* Supplied data
------------------------------------------------
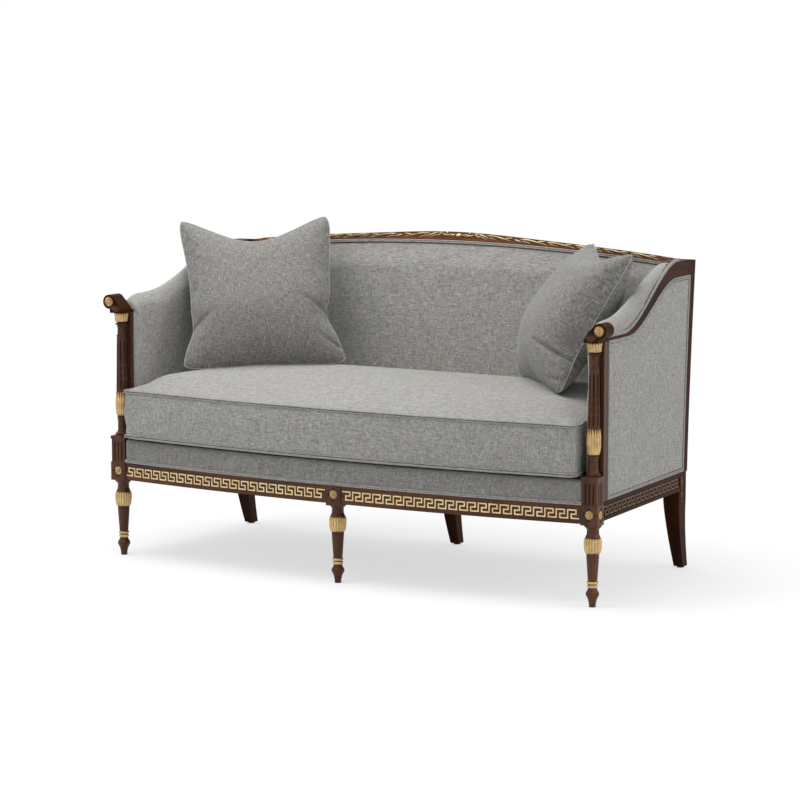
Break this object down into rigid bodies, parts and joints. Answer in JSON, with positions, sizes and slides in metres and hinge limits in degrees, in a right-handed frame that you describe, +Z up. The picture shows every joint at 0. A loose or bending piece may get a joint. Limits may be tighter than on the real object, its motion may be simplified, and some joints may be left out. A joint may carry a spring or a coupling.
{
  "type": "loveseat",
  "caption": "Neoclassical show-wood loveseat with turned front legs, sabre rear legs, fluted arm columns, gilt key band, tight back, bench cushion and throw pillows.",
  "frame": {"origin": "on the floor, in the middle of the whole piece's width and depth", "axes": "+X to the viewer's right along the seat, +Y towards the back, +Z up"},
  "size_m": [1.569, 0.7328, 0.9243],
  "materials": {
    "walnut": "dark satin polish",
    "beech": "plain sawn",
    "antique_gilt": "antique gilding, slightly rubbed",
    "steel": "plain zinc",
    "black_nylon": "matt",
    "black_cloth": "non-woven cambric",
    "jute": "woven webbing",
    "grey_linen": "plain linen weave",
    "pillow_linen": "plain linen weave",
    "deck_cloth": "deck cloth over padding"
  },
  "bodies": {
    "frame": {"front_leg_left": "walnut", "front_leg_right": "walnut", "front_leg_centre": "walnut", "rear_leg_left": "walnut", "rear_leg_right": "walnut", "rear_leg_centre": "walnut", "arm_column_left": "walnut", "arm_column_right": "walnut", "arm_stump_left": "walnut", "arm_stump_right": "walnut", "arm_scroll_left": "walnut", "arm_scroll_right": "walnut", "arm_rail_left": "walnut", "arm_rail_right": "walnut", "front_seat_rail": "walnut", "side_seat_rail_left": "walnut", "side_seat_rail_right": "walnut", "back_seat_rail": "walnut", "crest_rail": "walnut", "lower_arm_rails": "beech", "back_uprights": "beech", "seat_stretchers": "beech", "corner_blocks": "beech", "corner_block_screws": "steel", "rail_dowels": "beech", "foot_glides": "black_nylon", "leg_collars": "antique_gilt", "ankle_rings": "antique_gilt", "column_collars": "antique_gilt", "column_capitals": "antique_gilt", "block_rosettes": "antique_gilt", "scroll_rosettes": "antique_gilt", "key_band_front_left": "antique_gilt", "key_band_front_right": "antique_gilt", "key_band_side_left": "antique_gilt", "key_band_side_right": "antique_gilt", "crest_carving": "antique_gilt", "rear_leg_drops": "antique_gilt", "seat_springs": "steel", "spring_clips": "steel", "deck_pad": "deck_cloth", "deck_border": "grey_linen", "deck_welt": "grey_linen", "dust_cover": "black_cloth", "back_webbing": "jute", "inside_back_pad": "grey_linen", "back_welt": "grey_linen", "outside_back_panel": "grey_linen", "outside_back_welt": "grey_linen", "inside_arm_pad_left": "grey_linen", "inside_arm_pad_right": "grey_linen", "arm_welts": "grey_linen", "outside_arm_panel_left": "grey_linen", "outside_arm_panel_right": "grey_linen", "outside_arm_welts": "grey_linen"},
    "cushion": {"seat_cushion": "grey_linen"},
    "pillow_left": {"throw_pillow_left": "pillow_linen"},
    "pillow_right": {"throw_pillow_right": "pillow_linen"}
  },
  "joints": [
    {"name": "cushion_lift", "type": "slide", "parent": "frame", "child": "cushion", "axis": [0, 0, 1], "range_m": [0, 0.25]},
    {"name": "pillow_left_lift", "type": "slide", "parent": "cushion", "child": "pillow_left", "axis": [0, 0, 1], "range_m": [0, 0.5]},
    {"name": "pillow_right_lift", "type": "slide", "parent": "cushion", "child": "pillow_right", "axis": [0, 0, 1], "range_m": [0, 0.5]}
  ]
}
------------------------------------------------
* Aim of the task
Filter the data for the string "joints" and copy every line that has it.

* Answer for the task
Break this object down into rigid bodies, parts and joints. Answer in JSON, with positions, sizes and slides in metres and hinge limits in degrees, in a right-handed frame that you describe, +Z up. The picture shows every joint at 0. A loose or bending piece may get a joint. Limits may be tighter than on the real object, its motion may be simplified, and some joints may be left out. A joint may carry a spring or a coupling.
  "joints": [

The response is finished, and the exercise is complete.